This absorbing book is an anecdotal account of SEWA's initiatives in rural Gujurat. Focusing on the two districts of Banaskantha and Kutch, Daniel Crowell chronicles the Association's rural development programmes and its remarkable success in fostering the economic and social well-being of rural women in the informal sector despite heavy odds such as hostile weather conditions, marginal land, acute scarity of water, and unforgiving environment and limited access to capital.

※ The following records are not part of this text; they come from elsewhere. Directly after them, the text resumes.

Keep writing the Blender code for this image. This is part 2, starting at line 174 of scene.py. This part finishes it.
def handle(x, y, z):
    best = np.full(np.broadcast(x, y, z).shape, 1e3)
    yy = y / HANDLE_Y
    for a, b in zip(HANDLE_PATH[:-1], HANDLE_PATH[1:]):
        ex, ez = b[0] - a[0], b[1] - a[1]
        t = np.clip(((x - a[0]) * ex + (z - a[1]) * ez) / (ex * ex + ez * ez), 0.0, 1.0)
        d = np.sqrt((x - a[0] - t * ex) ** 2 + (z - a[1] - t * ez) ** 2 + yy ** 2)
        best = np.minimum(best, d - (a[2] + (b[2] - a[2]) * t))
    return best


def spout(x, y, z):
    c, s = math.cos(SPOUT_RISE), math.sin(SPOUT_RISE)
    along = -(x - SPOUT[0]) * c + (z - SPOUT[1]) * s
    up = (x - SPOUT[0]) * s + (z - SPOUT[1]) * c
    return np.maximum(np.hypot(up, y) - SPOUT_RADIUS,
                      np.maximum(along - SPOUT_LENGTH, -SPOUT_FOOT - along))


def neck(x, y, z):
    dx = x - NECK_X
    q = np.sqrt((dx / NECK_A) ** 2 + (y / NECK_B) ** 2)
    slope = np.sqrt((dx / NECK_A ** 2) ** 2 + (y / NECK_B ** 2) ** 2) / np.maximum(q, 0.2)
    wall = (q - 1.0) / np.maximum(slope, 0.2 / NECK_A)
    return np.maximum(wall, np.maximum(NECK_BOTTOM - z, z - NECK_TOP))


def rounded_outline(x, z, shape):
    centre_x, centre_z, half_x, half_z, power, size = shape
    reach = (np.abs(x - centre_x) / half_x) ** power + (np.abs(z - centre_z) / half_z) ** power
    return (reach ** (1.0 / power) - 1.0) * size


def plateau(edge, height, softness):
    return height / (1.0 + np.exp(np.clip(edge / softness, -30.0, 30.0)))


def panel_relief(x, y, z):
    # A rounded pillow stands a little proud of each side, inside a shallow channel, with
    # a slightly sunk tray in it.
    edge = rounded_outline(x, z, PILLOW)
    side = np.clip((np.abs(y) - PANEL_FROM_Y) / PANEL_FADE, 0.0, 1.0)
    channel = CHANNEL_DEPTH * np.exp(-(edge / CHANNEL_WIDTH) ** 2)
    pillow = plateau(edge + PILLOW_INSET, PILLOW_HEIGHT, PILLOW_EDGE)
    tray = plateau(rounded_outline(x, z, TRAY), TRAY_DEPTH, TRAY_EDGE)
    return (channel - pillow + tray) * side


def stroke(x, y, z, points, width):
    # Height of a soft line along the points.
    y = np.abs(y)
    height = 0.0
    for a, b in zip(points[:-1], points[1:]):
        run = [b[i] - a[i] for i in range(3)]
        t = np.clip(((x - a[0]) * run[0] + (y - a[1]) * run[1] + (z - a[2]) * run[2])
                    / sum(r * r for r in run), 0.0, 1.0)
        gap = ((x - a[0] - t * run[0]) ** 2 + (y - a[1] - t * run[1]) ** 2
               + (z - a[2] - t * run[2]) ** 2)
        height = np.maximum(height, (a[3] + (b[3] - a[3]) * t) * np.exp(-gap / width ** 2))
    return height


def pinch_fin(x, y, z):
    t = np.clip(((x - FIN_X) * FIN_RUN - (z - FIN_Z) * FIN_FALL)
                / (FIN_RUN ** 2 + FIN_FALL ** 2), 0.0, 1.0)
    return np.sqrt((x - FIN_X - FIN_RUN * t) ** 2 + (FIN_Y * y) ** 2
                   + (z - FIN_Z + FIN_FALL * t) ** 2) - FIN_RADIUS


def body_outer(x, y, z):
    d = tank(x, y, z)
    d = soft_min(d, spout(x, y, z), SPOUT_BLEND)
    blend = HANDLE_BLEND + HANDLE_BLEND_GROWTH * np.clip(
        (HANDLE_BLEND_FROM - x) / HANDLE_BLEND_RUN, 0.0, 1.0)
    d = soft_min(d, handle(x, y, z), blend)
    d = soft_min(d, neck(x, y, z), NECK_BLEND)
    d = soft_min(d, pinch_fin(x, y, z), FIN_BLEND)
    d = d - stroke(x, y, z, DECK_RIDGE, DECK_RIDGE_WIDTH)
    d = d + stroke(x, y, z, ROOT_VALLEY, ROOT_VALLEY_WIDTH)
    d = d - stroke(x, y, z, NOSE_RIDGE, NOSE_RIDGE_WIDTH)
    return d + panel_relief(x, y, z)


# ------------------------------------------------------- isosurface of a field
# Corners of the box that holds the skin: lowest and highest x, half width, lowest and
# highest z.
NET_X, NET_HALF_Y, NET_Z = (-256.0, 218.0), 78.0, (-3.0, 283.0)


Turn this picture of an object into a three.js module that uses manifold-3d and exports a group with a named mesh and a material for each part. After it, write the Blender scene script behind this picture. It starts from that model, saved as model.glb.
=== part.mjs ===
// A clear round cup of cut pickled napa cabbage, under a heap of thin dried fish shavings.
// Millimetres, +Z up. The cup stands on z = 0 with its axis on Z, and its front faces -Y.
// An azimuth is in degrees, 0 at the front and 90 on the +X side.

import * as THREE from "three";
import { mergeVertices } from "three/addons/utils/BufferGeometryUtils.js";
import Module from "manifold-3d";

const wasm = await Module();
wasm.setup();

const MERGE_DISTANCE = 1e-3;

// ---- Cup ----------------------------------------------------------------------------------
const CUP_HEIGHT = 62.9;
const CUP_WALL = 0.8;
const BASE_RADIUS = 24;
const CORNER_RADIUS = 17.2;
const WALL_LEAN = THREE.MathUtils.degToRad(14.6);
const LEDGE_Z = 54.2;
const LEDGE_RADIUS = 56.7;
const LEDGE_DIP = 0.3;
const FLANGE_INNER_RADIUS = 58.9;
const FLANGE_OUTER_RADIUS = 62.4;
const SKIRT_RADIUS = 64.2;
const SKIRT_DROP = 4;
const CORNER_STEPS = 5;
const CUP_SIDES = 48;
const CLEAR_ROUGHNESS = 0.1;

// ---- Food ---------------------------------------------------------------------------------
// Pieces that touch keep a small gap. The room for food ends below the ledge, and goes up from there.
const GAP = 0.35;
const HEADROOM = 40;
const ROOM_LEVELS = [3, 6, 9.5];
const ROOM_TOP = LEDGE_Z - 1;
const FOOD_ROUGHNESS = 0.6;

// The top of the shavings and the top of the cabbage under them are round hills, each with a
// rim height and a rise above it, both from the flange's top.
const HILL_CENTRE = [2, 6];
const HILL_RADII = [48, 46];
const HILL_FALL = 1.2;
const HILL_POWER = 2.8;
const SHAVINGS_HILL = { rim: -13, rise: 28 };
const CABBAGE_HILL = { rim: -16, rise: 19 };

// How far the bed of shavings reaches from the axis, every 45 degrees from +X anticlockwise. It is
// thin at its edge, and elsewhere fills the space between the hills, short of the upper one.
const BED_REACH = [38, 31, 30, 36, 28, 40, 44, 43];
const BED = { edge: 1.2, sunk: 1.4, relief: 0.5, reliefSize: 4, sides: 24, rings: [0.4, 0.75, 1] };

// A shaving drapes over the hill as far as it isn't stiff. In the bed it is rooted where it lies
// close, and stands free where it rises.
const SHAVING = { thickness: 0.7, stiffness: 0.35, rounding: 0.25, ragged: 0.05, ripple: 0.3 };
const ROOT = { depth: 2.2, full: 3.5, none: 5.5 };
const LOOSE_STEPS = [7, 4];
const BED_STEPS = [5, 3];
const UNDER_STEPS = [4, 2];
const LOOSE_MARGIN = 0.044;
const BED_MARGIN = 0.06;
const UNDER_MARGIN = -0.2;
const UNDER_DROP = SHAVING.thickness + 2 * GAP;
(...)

A unique feature of SEWA's programmes is that they are demand-driven and need-based, so that the women who create, implement and manage them are also those who benefit from them. The author intersperses his narrative with biographies of some of the women he met. He shows how large numbers of women have been able to organize themselves to:
- generate sustainable employment in various spheres, especially dairy development and handicrafts
- develop appropriate infrastructure through micro-finance
- use water as a regenerative resource by employing innovative methods of water harvesting
- augment healthcare and nutrition among both adults and children
- undertake disaster relief and rehabilitation.
Written in a very readable manner, this book contains important pointers for anyone interested in fostering human development. It will attract a wide readership especially among students of rural development, gender studies, social work, micro-finance, social development and labour studies. It will be of equal interest to a broad cross-section of people (including activists and NGOs) interested in the process of rural development.